Richard Strauss' extraordinarily beautiful Vier letzte Lieder (Four Last Songs) (1948) for voice and orchestra are among the last music the composer ever wrote. Actually, Strauss did not intend to place the songs into this grouping in which they are best known. The title "Four Last Songs" was provided posthumously by Strauss's friend Ernst Roth, who published the four songs as a single unit after Strauss's death. Three of the settings are on texts by Hermann Hesse; the last in the group, Im Abendrot (At Dusk), is a "separate" setting of a poem by Joseph Eichendorff. (Strauss also left behind another unfinished Hesse setting, Nacht. ) Still, given the themes of the Hesse songs - "Frühling" (Spring)," "September," and "Beim Schlafengehen" (Time to Sleep) - the inclusion of the Eichendorff song seems a natural extension of and appropriate end to the cycle.
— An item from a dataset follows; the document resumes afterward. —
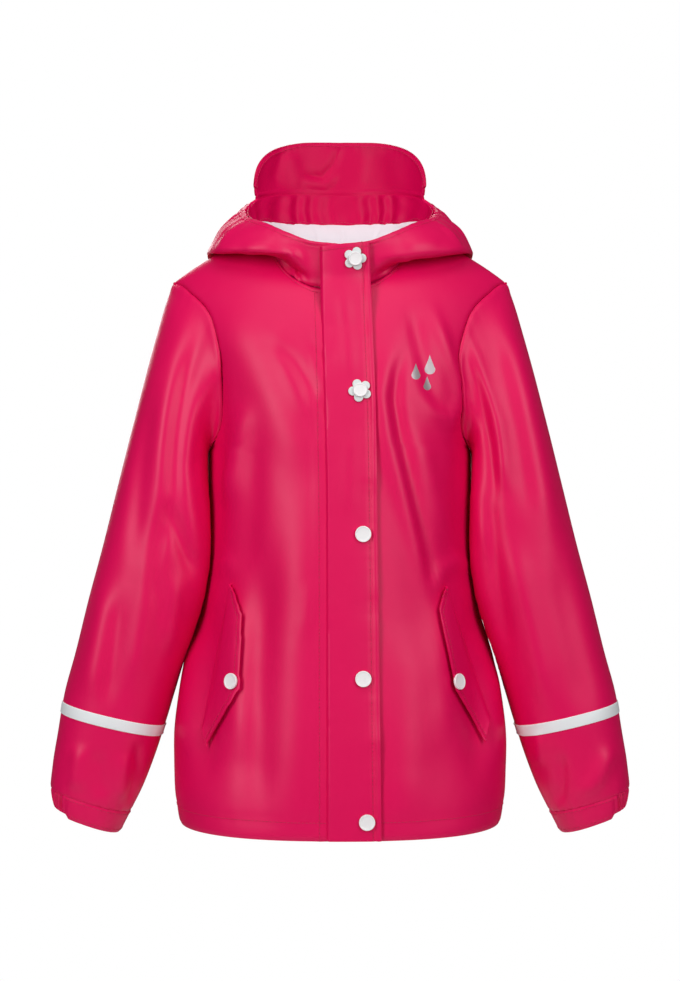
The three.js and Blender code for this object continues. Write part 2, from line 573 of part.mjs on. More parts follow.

The Four Last Songs are virtually indistinguishable in technique and musical language from the fine songs Strauss wrote 50 years earlier. They are, in short, rich and fully Romantic, expressive in feeling and symphonic in sound. As such, they might well be thought of as the final masterpieces of the line of German Romantic Lieder that began with Beethoven's An die ferne Geliebter. The final words of Im Abendrot are "Is this really Death?" Here, Strauss inserts the famous yearning theme from his own Death and Transfiguration, providing what can only be regarded as a most fitting epitaph to his own life and work.

Towards the end of "Im Abendrot", exactly as the soprano's final intonation of "der Tod" (death) ceases, Strauss musically quotes his own tone poem Death and Transfiguration, written 60 years earlier. As in that piece, the quoted six-note phrase (known as the "transfiguration theme") symbolizes the fulfillment of the soul into death.

Strauss died in September 1949. The premiere was given posthumously at the Royal Albert Hall in London on 22 May 1950 by soprano Kirsten Flagstad and the Philharmonia Orchestra, conducted by Wilhelm Furtwängler.